In the same century the Byzantine Empire and Italy witnessed the rise of a strong rival in the person of the German ruler, Otto I, crowned with the imperial crown in Rome by Pope John XII in 962. He is known in history as the founder of The Holy Roman Empire of the German Nation. Upon assuming the imperial title, Otto strove to become master of all Italy. This was, of course, a direct infringement upon Byzantine interests, especially in Longobardia.

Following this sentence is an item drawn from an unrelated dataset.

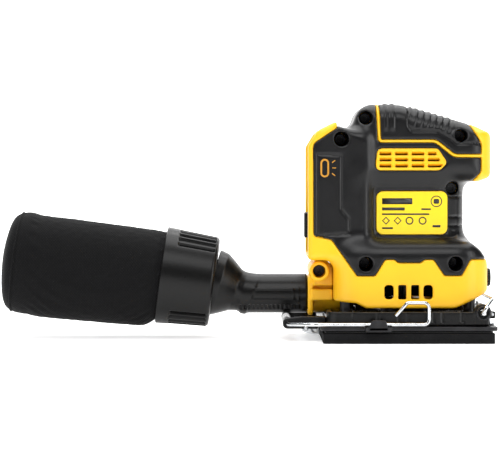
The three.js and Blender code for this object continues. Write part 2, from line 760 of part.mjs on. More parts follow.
function bag() {
  const funnelRoot = [-100.5, 0, OUTLET_Z];
  const funnel = (grow) =>
    turned(
      [
        [0, -3],
        [12.3 + grow, -3],
        [12.4 + grow, 3],
        [13.6 + grow, 7],
        [17.6 + grow, 13],
        [20.6 + grow, 18],
        [21.4 + grow, 24],
        [0, 24],
      ],
      funnelRoot,
      FUNNEL_AXIS,
      20,
    );
  const flange = turned(
    [
      [0, 1.6],
      [26.2, 1.6],
      [26.2, 4.6],
      [0, 4.6],
    ],
    BAG_ROOT,
    BAG_AXIS,
  );
  const behind = turned(
    [
      [0, 4.6],
      [40, 4.6],
      [40, 30],
      [0, 30],
    ],
    BAG_ROOT,
    BAG_AXIS,
  );
  const mouth = turned(
    [
      [0, -2],
      [19, -2],
      [19, 6],
      [0, 6],
    ],
    BAG_ROOT,
    BAG_AXIS,
    16,
  );
  const tube = rod("x", 0, OUTLET_Z, TUBE_R, -102.5, FLANGE_X - GAP, 12);
  const bore = rod("x", 0, OUTLET_Z, SPIGOT_R + GAP, -104, -50, 12);
  const neck = union(tube, funnel(0), flange)
    .subtract(behind)
    .subtract(bore)
    .subtract(funnel(-2))
    .subtract(mouth);
  add("bag_neck", largest(neck), BLACK_PLASTIC);

  const piece = (name, profile, material, sides) =>
    add(name, turned(profile, BAG_ROOT, BAG_AXIS, sides, sag), material);
  const collar = [
    [23.4, -0.5],
    [27.2, -0.5],
    [29, 1.8],
    [31, 33.5],
    [29, 33.5],
    [27, 4.8],
    [27, 1],
    [23.4, 1],
  ];
  piece("bag_collar", collar, BLACK_PLASTIC, 30);
  const frame = [
    [24, 5.4],
    [26.4, 5.4],
    [27, 16.5],
    [25.6, 16.5],
    [25.8, 31],
    [24, 31],
  ];
  piece("bag_mouth_frame", frame, BLACK_PLASTIC, 24);
  const fabric = [
    [26.2, 18],
    [27.2, 18],
    [28.4, 33],
    [28.8, 34.6],
    [29.6, 35.6],
    [30.3, 60],
    [30.8, 90],
    [31, 118],
    [30.4, 126],
    [27.4, 129.8],
    [20, 132.6],
    [0, 134.8],
    [0, 133.6],
    [20, 131.4],
    [26.8, 128.8],
    [29.3, 125.2],
    [29.8, 118],
    [29.6, 90],
    [29.1, 60],
    [28.4, 37],
    [27.4, 34.6],
  ];
  piece("dust_bag", fabric, FABRIC, 24);
  const hoop = [
    [26.6, 119],
    [28.6, 119],
    [28.6, 123],
    [26.6, 123],
  ];
  piece("bag_end_hoop", hoop, BLACK_PLASTIC, 20);
}

// ---------------------------------------------------------------- platen and pad
const platenPlan = (halfX, halfY, r) => [
  [-halfX, -halfY, r],
  [halfX, -halfY, r],
  [halfX, halfY, r],
  [-halfX, halfY, r],
];

function pad() {
  const foam = prism("z", platenPlan(PAD_LENGTH / 2, PAD_WIDTH / 2, 2), ...FOAM_Z);
  add("foam_pad", foam, FOAM);
  const backing = platenPlan(PAD_LENGTH / 2 - 1.2, PAD_WIDTH / 2 - 1.2, 2);
  add("pad_backing", prism("z", backing, ...BACKING_Z), BLACK_PLASTIC);

  let plate = prism("z", platenPlan(54.6, PAD_WIDTH / 2, 3), ...PLATE_Z);
  // upright tabs that the lever arms latch behind, near side and far side
  for (const side of [0, 1]) {
    const x = bothSides(10.8, 27.4)[side];
    const wall = [x[0] + 2.2, x[1] - 2.2];
    plate = plate
      .add(block(x, bothSides(56, 61.9)[side], PLATE_Z))
      .add(block(wall, bothSides(60.5, 61.9)[side], [PLATE_Z[0], 14.8]));
  }
  add("base_plate", plate, DARK_STEEL);
}

function platen() {
  const outline = platenPlan(50, 52, 9);
  const inside = platenPlan(47, 49, 7);
  let body = prism("z", outline, PLATEN_Z[0], SKIRT_TOP).subtract(
    prism("z", inside, PLATEN_Z[1], 60),
  );
  body = body.add(rod("z", 0, 0, 14.5, PLATEN_Z[0], 19.6, 12));
  for (const [x, y] of LEG_SPOTS)
    body = body
      .add(rod("z", x, y, 8.4, PLATEN_Z[0], 18.4, 8))
      .subtract(rod("z", x, y, 6.6, 12, 30, 8));
  // corner bosses of the front lever, and front lugs of the front jaw's pin
  const [px, pz] = FRONT_PIVOT;
  const [jx, jz] = FRONT_JAW_PIVOT;
  for (const side of [0, 1]) {
    const bossY = bothSides(...CORNER_BOSS_Y)[side];
    const lugY = bothSides(...LUG_Y)[side];
    body = body
      .add(rod("y", px, pz, 5.4, ...bossY, 8))
      .add(block([px - 5, px + 3.6], bossY, [PLATEN_Z[0], pz]))
      .subtract(rod("y", px, pz, 1.9, ...bothSides(44, 60)[side], 6))
      .add(block([49, jx + 2.2], lugY, [jz - 2.6, jz + 1.9]))
      .subtract(rod("y", jx, jz, 1 + GAP, ...bothSides(30, 50)[side], 6));
  }
  body = body
    .subtract(rod("z", 0, 0, BEARING_R + GAP, PAD_BEARING_Z[0] - GAP, 40, 16))
    .subtract(block([-60, -40], [-20, 20], [14.2, 40])); // room for the dust outlet
  add("platen_body", body, BLACK_PLASTIC);
  add("pad_bearing", ring(BEARING_R, 3 + GAP, PAD_BEARING_Z, 16), STEEL);
}

function legs() {
  LEG_SPOTS.forEach(([x, y], i) => {
    const leg = turned(
      [
        [0, 12.6],
        [5, 12.6],
        [5, 17],
        [3.8, 20],
        [3.8, 25],
        [5, 28],
        [5, 37.6],
        [0, 37.6],
      ],
      [x + MOTOR_X, y, 0],
      [0, 0, 1],
      8,
    );
    add(`rubber_leg_${i + 1}`, leg, RUBBER);
  });
}

// ---------------------------------------------------------------- paper clamps
// Corners of a lever's finger loop on the near side; the far lever's is this one turned by 180
// degrees about Z.
const LOOP = [
  [-8.7, -ARM_Y, 17.1],
  [-1.4, -ARM_Y, 25.5, 2.6],
  [12, -ARM_Y, 25.5, 3.4],
  [12, -ARM_Y, ARM_Z, 3.2],
];

function clamps() {
  const [rx, rz] = REAR_PIVOT;
  // rear lever: loop and arm on the near side, crossing at the back inside the bracket's eyes
  const rearRoute = [...LOOP, [-58, -ARM_Y, ARM_Z, 14], [rx, -40, rz, 9], [rx, 37.5, rz]];
  const rear = wire(bentWire(rearRoute), WIRE_R);
  add("rear_clamp_lever", rear, STEEL);
  const roller = turned(
    [
      [WIRE_R + GAP, -28.6],
      [3, -28.6],
      [3, 28.6],
      [WIRE_R + GAP, 28.6],
    ],
    [rx, 0, rz],
    [0, 1, 0],
    12,
  );
  add("rear_clamp_roller", roller, RUBBER);

  // bracket: a cross plate on the base plate's rear edge, with two ears
  const top = PLATE_Z[1] + GAP;
  const earOutline = [
    [rx - 3.1, rz - 3.1, 3],
    [-55.6, rz - 3.1, 0.5],
    [-55.6, top, 0.3],
    [-50.4, top],
    [-50.4, 15.6, 1],
    [-66, 15.6, 3],
    [rx - 3.1, rz + 3.1, 3],
  ];
  const ears = bothSides(...EAR_Y).map((y) => prism("y", earOutline, ...y));
  const crossPlate = block([-55.4, -50.4], [-EAR_Y[0] - 3, EAR_Y[0] + 3], [top, 14]);
  const bracket = union(...ears, crossPlate)
    .subtract(rod("y", rx, rz, WIRE_R + GAP, -FAR, FAR, 5))
    .subtract(rod("y", ...REAR_JAW_PIVOT, 1.2 + GAP, -FAR, FAR, 5));
  add("rear_clamp_bracket", bracket, BLACK_PLASTIC);
  const pinEnd = EAR_Y[1] + 2;
  add("rear_jaw_pin", rod("y", ...REAR_JAW_PIVOT, 1.2, -pinEnd, pinEnd, 5), STEEL);
  const [jx, jz] = REAR_JAW_PIVOT;
  const rearJaw = prism(
    "y",
    [
      [jx - 2.6, jz - 2.6, 2],
      [jx + 3.6, 4, 1],
      [-54.3, 4, 0.6],
      [-54.3, 7.2, 0.4],
      [-55.8, 7.2, 0.3],
      [-55.8, 5.6, 0.4],
      [jx + 4.6, 5.6, 1],
      [jx + 2.6, jz + 2.6, 2],
      [jx - 2.6, jz + 2.6, 2],
    ],
    -29,
    29,
  ).subtract(rod("y", jx, jz, 1.2 + GAP, -FAR, FAR, 5));
  add("rear_clamp_jaw", rearJaw, STEEL);

  // front lever: loop and arm on the far side, upright bow across the front
  const [fx, fz] = FRONT_PIVOT;
  const farLoop = LOOP.map(([x, y, z, r]) => [-x, -y, z, r]);
  const frontRoute = [
    ...farLoop,
    [36, ARM_Y, ARM_Z, 4],
    [fx - 1, ARM_Y, fz + 1, 3],
    [BOW[0], 50, BOW[1], 5],
    [BOW[0], -50, BOW[1], 5],
    [fx + 1.5, -ARM_Y, fz + 4, 3],
    [fx, -ARM_Y, fz],
  ];
  const front = wire(bentWire(frontRoute), WIRE_R)
    .add(rod("y", fx, fz, WIRE_R + 0.4, ARM_Y - 11, ARM_Y + 0.8, 4))
    .add(rod("y", fx, fz, WIRE_R + 0.4, -ARM_Y - 0.8, -ARM_Y + 11, 4));
  add("front_clamp_lever", front, STEEL);
  const [qx, qz] = FRONT_JAW_PIVOT;
  const web = [qx - 1.6, qx - 0.4];
  const frontJaw = union(
    block([web[0], 54.2], [-40, 40], [PLATE_Z[1] + GAP, PLATE_Z[1] + 1.5]),
    block(web, [-40, 40], [PLATE_Z[1] + GAP, qz + 4]),
    rod("y", qx, qz, 2, -40, 40, 8),
  ).subtract(rod("y", qx, qz, 1 + GAP, -FAR, FAR, 6));
  add("front_clamp_jaw", frontJaw, STEEL);
  add("front_jaw_pin", rod("y", qx, qz, 1, -45.6, 45.6, 6), STEEL);

  // coil springs round the front lever's near end and beside the rear jaw
  const coil = (x, z, low, high, radius, turns) => {
    const points = [];
    const count = turns * 8;
    for (let i = 0; i <= count; i += 1) {
      const angle = (i / 8) * Math.PI * 2;
      const along = low + ((high - low) * i) / count;
      points.push(
        new THREE.Vector3(x + radius * Math.cos(angle), along, z + radius * Math.sin(angle)),
      );
    }
    return wire(points, 0.45, 5);
  };
  add("front_clamp_spring", coil(fx, fz, -56.8, -54.2, 3.9, 2.5), STEEL);
  add("rear_clamp_spring", coil(jx, jz, 39.2, 43, 2.4, 2.5), STEEL);
}

shells();
dustOutlet();
batteryReceiver();
rubberSkins();
ventGrilles();
labelPlate();
screws();
motor();
electrics();
controls();
dustDuct();
bag();
pad();
platen();
legs();
clamps();

export default sander;
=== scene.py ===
"""Cordless orbital sander with a tilted dust bag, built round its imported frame."""

import math

import bpy
import numpy as np
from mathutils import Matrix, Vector


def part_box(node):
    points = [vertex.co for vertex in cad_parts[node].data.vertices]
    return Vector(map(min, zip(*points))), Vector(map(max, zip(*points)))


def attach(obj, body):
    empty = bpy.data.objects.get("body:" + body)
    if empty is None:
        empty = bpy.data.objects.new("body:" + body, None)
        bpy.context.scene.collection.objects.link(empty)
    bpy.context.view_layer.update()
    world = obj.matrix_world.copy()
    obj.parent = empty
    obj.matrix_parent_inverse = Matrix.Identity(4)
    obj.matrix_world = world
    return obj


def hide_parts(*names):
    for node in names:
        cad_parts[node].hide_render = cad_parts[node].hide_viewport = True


bl_info = {
    "name": "Orbital Sander",
    "version": (1, 0, 0),
    "blender": (4, 5, 0),
    "location": "View3D > Sidebar > Sander",
    "description": "Builds a palm-grip orbital sander round its packed frame",
    "category": "Object",
}

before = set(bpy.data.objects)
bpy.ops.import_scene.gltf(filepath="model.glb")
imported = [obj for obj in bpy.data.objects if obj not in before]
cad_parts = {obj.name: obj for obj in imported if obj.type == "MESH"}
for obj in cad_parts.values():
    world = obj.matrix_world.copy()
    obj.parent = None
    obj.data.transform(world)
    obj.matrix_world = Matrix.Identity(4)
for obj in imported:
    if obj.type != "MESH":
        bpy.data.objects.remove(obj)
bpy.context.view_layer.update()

MM = 0.001


def box_of(node):
    """A node's lowest and highest corners, in millimetres."""
    low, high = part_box(node)
    return np.array(low) / MM, np.array(high) / MM


def low_of(node):
    return box_of(node)[0]


def high_of(node):
    return box_of(node)[1]


def middle_of(node):
    return (low_of(node) + high_of(node)) / 2


# ------------------------------------------------------------------ sizes, in millimetres
HEAD_HALF = high_of("left_vent_grille")[1]
LOWER_HALF = high_of("left_housing_shell")[1]
FOOT_HALF = 37.0
WAIST_HALF = -low_of("rating_plate")[1] - 0.2
NOSE_X = high_of("power_button")[0] + 0.8
FACE_X = low_of("right_housing_shell")[0]
BODY_TOP = high_of("grip_overmould")[2]
LOWER_FRONT_X = high_of("speed_dial")[0] - 2.4
BAY_FLOOR_X = -56.0
WALL = 3.2
HEAD_DEPTH = 14.2  # distance of the screw heads' seats from the middle plane
SKIN = 1.5
DUCT_Z = middle_of("dust_duct")[2]
DUCT_R = (high_of("dust_duct")[1] - low_of("dust_duct")[1]) / 2
TUBE_R = 12.5
DIAL_Z = middle_of("speed_dial")[2]
BAG_TILT = math.radians(8)
BAG_AXIS = Vector((-math.cos(BAG_TILT), 0, math.sin(BAG_TILT)))
BAG_ROOT = Vector((-121.4, 0, 35.4))
SAG_FROM_X = -158.0
SAG_SLOPE = 0.03
WIRE_R = 1.1
ARM_Y = 58.8
ARM_Z = 12.0
REAR_PIVOT = (-74.5, 10.9)
FRONT_PIVOT = (45.6, 18.9)
BOW = (51.8, 27.3)
REAR_JAW_PIVOT = (-63.0, 8.4)
FRONT_JAW_PIVOT = (52.2, 17.4)
LEG_SPOTS = [(-37.8, -33), (-37.8, 33), (39.2, -31), (39.2, 31)]
OUTLET_FACE_X = -61.3
MOTOR_X = -0.8  # the motor's axis at rest, one crank behind the pad's
SLEEVE = 1.0  # wall of the rubber sleeve in each screw's well
GAP = 0.3
CELL = 0.8  # grid step of the moulded pieces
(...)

Negotiations between Otto and the eastern Emperor, Nicephorus Phocas, who was at this time probably dreaming of an offensive alliance with the German ruler against the Muslims, progressed very slowly, and Otto suddenly made an unsuccessful inroad into the Byzantine provinces of southern Italy.

For new negotiations with the eastern Emperor the German ruler sent to Constantinople his legate, Liudprand, the bishop of Cremona, who had been once before ambassador to the Byzantine court in the time of Constantine Porphyrogenitus. The population on the shores of the Bosporus did not greet him with due respect, and he was exposed to great humiliation and many insults. He later wrote an account of his second sojourn at the Constantinopolitan court in the form of a malicious libel, which was in sharp contrast to his reverent description of his first visit to the eastern capital. From this second account, usually known as the Relation on the Constantinopolitan Legation (Relatio de legatione constantinopolitana), it appears that the Byzantine Empire continued the old disputes about the title of basileus assumed by the western ruler. Liudprand accused the Byzantines of being weak and inactive, and justified the claims of his sovereign. In one part of this work he wrote, Whom does Rome serve, about whose liberation you make so much noise? To whom does the city pay taxes? And did not this ancient city formerly serve courtesans? And then, in a time when all men were asleep and even in a state of impotence, my sovereign, the most august emperor, freed Rome of that shameful servitude. When Liudprand became aware of the fact that the Greeks were prolonging the negotiations intentionally in order to gain time for the organization of an Italian campaign, forbidding him meanwhile to hold any communications with his Emperor, he made every effort to depart from Constantinople, succeeding only after much trouble and prolonged delay.